Bill Haydn had it right when he cashed out tax deductions/rebates for dependants and gave the parents the bucks so they could spend it any way they saw fit for the kiddies. It’s called child endowment for dummies. Then Labor allowed the lefties to poke their noses in and stuff it all up. You can’t give money to millionaire parents they all whinged, just like giving some bucks to all school kids for their education. Lefties always put vertical equity ahead of administrative simplicity and horizontal equity. Ah the politics of envy and nanny statism.

Mark Bahnisch
Mark Bahnisch
2025 years ago

Hmmm, observa. I don’t think this is a left/right thing. As I noted above, I’m in favour of administrative simplicity and equity. The Howard government has done a great job of complexifying the tax system and adding all sorts of inequitable social policy features to it…

Don Wigan
Don Wigan
2025 years ago

Hi Mark. A bit late to respond, but I’ve been offline for a while after our modem was wiped out in an electrical storm.

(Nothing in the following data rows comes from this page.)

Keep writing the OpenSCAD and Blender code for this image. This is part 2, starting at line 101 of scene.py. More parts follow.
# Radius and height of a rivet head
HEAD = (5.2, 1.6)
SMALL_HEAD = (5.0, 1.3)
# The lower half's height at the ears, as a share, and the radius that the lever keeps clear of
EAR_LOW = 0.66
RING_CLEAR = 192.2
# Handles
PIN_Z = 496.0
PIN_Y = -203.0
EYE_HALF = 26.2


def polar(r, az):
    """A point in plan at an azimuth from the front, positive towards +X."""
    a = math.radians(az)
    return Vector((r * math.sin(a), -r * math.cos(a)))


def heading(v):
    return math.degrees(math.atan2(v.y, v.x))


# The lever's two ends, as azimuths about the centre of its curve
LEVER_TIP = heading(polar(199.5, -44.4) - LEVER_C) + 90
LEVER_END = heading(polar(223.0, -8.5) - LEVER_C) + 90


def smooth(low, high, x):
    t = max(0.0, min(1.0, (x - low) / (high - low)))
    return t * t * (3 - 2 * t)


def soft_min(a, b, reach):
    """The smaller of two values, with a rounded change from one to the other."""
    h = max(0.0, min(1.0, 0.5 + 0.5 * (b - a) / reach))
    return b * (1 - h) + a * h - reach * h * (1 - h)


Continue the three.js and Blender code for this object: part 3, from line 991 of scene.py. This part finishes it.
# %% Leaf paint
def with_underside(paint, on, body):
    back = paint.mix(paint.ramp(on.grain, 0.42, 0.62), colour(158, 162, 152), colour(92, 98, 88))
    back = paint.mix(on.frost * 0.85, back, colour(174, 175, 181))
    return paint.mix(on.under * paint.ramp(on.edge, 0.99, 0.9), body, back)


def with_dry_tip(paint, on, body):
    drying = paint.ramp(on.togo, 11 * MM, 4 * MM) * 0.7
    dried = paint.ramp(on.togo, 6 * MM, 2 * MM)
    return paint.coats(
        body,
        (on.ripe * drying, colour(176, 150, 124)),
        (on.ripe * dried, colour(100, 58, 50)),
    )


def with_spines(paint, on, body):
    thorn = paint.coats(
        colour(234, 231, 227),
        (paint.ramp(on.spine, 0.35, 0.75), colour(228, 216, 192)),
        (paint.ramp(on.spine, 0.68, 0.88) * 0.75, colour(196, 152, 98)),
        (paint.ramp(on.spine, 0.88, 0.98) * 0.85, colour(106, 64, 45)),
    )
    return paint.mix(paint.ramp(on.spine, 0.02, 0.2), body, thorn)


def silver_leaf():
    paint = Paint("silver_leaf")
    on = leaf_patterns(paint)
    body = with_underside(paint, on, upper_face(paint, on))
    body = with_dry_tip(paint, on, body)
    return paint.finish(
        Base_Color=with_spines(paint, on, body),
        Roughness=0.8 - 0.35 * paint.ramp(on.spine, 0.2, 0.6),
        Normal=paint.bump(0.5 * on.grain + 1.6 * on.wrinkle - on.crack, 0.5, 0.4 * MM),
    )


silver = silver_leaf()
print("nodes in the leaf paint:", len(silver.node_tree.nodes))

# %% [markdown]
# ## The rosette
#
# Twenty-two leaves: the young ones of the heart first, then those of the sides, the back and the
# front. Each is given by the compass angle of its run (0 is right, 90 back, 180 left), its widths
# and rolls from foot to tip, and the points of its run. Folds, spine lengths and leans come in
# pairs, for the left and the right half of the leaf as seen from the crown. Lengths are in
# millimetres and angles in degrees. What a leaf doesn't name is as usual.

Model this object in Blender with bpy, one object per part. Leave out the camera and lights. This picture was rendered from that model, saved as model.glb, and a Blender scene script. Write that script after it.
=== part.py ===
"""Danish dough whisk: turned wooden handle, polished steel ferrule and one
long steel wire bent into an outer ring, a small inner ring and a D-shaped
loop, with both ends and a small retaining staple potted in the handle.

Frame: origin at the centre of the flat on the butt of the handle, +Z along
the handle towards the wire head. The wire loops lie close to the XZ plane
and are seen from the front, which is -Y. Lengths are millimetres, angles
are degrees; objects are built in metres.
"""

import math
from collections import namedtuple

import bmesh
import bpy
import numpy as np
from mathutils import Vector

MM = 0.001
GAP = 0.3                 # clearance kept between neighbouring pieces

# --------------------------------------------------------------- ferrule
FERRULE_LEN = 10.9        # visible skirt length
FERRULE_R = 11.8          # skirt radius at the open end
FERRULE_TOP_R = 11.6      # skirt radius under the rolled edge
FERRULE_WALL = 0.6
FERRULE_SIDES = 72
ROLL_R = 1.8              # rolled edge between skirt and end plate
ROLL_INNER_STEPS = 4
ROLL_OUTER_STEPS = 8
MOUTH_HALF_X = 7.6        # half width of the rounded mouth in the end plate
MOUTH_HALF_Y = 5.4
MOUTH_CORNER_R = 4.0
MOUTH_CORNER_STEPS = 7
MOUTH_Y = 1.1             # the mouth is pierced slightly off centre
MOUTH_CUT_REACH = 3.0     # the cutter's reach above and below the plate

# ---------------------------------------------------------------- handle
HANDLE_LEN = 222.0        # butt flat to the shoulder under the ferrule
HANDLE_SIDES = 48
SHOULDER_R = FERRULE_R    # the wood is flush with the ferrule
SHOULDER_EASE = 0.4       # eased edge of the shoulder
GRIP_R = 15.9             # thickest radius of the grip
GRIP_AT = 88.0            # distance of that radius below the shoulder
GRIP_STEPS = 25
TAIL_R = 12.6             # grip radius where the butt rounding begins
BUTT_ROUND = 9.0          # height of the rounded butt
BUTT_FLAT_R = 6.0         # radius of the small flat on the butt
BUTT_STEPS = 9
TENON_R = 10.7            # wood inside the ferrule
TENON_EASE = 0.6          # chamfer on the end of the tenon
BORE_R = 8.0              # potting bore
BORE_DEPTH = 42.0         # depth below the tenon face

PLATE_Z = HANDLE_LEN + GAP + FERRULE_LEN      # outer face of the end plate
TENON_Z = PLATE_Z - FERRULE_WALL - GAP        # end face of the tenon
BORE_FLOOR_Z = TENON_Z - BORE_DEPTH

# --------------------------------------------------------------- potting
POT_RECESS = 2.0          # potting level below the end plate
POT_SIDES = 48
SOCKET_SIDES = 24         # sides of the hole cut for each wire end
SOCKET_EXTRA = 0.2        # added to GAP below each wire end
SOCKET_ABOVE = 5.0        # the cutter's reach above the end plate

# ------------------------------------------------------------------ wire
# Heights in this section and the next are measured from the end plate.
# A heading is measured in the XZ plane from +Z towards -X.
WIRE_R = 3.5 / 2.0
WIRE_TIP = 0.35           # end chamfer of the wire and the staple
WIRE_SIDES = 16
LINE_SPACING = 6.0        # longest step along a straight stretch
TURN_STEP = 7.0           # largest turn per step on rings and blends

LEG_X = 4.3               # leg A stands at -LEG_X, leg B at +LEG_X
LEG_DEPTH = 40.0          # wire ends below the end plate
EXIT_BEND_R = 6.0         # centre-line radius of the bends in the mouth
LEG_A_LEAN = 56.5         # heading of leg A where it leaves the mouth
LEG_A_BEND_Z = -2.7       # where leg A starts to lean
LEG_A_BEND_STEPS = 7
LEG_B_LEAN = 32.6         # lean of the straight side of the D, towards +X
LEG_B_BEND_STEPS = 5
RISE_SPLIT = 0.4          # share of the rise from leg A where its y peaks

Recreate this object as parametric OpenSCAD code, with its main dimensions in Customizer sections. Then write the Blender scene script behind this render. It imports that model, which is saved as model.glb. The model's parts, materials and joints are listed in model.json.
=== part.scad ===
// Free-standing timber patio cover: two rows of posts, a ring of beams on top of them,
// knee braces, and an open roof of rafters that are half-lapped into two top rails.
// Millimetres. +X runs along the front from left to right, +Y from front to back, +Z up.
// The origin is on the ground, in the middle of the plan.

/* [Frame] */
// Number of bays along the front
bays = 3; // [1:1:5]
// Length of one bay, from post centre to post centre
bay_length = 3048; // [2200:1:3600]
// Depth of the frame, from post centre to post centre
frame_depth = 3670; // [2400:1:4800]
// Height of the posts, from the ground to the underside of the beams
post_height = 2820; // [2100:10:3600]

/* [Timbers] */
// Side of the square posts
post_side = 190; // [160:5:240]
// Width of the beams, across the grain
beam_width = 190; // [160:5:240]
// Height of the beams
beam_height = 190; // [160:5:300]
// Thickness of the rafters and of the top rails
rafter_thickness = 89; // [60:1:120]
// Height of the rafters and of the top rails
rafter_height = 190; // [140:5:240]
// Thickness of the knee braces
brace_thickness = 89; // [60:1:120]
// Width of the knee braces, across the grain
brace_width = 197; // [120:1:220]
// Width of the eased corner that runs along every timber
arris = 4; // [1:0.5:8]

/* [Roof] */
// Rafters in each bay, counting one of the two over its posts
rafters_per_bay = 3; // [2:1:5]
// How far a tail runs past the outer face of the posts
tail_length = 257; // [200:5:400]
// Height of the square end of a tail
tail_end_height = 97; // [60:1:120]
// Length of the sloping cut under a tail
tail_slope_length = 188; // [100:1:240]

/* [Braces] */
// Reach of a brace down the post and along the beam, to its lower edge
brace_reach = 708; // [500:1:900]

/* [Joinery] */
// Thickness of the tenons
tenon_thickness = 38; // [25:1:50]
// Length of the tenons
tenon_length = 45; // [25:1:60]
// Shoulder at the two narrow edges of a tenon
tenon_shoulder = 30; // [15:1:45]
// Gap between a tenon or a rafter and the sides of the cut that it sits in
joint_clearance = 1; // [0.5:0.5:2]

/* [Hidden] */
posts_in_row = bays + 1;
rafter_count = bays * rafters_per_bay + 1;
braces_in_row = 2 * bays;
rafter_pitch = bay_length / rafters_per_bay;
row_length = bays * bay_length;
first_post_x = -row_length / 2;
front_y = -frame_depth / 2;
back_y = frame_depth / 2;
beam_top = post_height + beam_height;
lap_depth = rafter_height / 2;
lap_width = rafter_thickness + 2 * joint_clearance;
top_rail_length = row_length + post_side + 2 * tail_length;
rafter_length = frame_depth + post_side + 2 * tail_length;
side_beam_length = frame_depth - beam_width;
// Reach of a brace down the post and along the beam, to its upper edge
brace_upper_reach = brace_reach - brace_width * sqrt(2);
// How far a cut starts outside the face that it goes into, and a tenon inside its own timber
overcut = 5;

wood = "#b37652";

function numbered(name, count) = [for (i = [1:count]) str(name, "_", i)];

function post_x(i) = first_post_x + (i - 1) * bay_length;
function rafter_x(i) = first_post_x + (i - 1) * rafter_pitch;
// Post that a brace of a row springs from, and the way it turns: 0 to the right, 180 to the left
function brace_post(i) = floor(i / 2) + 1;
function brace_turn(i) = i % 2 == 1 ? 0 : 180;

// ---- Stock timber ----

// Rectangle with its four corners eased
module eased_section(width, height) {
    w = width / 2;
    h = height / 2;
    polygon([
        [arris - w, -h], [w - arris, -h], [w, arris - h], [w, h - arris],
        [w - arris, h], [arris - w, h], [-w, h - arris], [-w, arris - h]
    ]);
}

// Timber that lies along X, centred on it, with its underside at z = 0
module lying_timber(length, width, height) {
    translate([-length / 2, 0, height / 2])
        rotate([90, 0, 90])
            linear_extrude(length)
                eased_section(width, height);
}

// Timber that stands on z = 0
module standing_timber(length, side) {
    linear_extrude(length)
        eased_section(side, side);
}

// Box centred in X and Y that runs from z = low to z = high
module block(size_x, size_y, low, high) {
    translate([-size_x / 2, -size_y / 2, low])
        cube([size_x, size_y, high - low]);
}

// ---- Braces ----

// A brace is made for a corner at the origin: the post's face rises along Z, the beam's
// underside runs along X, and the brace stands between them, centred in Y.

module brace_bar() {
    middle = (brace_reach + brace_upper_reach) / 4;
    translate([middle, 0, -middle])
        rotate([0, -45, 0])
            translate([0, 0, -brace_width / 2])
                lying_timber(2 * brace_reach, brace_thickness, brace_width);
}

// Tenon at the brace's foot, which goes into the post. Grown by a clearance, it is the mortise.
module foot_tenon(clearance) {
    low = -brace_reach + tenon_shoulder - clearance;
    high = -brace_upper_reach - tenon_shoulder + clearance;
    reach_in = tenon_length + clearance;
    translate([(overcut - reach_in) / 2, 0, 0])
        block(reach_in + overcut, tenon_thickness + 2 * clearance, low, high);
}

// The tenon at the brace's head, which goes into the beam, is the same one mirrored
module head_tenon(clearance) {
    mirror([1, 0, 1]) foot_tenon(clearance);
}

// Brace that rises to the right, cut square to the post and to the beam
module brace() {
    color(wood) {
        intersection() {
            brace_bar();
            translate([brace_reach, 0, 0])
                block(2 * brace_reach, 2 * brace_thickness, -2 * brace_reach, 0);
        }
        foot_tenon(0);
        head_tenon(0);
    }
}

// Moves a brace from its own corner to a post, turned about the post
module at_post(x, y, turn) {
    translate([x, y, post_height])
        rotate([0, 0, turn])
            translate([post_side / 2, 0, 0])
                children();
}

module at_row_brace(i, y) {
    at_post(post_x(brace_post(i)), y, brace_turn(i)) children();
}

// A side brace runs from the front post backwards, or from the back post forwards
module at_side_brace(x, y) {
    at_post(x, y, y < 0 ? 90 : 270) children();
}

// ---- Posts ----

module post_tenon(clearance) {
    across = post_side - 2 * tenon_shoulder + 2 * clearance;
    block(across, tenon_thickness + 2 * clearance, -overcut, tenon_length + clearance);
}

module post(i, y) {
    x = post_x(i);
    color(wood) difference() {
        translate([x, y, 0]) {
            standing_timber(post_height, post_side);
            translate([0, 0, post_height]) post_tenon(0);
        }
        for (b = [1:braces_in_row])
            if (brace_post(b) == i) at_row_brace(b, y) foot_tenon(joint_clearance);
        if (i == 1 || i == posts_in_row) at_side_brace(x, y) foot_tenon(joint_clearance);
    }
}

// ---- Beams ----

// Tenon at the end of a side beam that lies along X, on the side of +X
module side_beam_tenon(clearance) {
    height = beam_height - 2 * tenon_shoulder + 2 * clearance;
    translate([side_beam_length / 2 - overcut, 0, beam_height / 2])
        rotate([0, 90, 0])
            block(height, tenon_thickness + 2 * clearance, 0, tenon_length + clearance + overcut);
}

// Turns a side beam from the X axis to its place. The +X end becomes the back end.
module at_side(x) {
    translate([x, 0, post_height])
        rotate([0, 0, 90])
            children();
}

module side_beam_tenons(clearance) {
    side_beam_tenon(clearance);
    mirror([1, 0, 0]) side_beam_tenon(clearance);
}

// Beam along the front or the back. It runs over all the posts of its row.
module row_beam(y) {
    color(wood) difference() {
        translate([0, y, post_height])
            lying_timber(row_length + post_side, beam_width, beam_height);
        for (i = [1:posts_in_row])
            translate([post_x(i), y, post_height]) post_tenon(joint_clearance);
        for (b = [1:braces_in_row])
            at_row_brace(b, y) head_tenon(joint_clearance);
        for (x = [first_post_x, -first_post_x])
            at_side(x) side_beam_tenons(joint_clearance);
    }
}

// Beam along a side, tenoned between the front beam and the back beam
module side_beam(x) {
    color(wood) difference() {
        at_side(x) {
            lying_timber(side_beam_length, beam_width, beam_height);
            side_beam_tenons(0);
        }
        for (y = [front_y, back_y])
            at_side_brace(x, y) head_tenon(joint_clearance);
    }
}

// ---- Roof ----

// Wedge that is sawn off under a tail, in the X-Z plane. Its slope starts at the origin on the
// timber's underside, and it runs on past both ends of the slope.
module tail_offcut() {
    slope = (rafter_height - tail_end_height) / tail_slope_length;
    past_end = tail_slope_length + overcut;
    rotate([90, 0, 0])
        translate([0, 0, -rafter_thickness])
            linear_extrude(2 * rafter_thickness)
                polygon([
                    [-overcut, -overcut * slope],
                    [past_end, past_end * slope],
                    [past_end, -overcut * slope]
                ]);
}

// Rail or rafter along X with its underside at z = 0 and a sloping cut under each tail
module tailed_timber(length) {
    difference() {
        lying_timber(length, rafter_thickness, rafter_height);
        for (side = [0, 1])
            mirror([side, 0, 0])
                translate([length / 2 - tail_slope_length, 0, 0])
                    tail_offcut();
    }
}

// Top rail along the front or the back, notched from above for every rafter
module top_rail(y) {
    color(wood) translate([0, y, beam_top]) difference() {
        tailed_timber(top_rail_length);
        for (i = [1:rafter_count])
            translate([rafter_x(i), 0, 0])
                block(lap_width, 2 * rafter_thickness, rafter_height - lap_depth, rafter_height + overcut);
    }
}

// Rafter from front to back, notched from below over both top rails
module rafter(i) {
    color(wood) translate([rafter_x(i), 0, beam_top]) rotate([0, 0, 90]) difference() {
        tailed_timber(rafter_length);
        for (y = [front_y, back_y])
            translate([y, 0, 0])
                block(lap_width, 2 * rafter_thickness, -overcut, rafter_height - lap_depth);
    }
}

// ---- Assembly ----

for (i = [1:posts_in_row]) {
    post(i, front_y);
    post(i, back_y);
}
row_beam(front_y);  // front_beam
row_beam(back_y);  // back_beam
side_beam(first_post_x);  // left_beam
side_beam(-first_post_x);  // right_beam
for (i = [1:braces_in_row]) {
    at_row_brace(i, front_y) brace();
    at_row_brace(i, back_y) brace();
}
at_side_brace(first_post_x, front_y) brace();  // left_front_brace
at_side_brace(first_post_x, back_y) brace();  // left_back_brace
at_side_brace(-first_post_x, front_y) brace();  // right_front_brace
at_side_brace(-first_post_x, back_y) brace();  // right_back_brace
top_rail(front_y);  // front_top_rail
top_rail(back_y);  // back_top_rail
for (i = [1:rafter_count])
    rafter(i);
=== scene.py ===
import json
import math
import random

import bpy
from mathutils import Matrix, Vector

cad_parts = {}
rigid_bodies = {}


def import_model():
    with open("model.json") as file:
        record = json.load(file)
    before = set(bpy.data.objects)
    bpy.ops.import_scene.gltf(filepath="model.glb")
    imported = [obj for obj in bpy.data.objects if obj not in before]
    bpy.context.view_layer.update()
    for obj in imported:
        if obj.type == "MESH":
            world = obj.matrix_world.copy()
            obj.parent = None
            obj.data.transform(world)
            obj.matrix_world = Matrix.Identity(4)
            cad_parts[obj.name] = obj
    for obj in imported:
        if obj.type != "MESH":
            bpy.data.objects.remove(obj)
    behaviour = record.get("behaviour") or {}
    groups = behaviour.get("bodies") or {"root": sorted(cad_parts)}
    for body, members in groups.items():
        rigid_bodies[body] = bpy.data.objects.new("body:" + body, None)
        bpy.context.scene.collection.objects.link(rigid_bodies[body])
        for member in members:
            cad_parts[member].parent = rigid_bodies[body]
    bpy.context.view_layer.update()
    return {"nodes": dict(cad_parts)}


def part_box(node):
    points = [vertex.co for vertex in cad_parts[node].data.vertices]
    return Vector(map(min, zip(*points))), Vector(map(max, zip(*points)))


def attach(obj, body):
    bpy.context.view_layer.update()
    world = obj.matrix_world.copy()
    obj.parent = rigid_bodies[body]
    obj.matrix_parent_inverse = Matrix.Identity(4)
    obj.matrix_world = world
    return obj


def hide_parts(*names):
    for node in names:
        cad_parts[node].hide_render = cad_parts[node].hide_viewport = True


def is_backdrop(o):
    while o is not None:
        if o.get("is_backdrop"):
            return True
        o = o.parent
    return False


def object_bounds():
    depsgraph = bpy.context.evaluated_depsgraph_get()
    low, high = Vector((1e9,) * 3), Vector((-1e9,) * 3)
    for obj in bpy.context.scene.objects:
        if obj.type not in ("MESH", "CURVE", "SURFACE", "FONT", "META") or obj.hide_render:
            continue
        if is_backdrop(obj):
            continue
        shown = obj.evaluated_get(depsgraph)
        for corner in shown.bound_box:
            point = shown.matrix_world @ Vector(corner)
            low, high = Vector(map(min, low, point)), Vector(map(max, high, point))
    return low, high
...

I liked the points you and Observa made about the need for simplicity. They might in effect offer Iron Mark a way back into public acceptance. A simpler and less costly tax system would not only be a political plus, it would be more credible to the doubting voters than promises of tax cuts in general.

For a start, promises are now almost a worthless currency, with the Howard tendency to ditch them as soon as it’s politically safe to do so. (And to be fair, that probably started with Keating.)

Secondly, simplicity would be a godsend to small businesses and to two-income families. Observa has a point that equity may have to be pursued through other means than chipping away at the tax system.

There’s a chance of building up an alternative government approach as well as making Costello and co squirm about past promises on tax reform.

Mark Bahnisch
Mark Bahnisch
2025 years ago

Don, I agree – it’d be good policy, a good way to embarrass Costello, and a positive way to reclaim an economic agenda.

yellowvinyl
yellowvinyl
2025 years ago

Australia’s tax system is regressive, illogical, and jerrybuilt. its negative effects on social policy are also seen in the disincentives for low income earners to enter the paid workforce. and for people in small business like me (yes, Virginia, lefties own small businesses), well, there certainly is some sense in Labor appealling to a desire to cut red tape and boost productivity.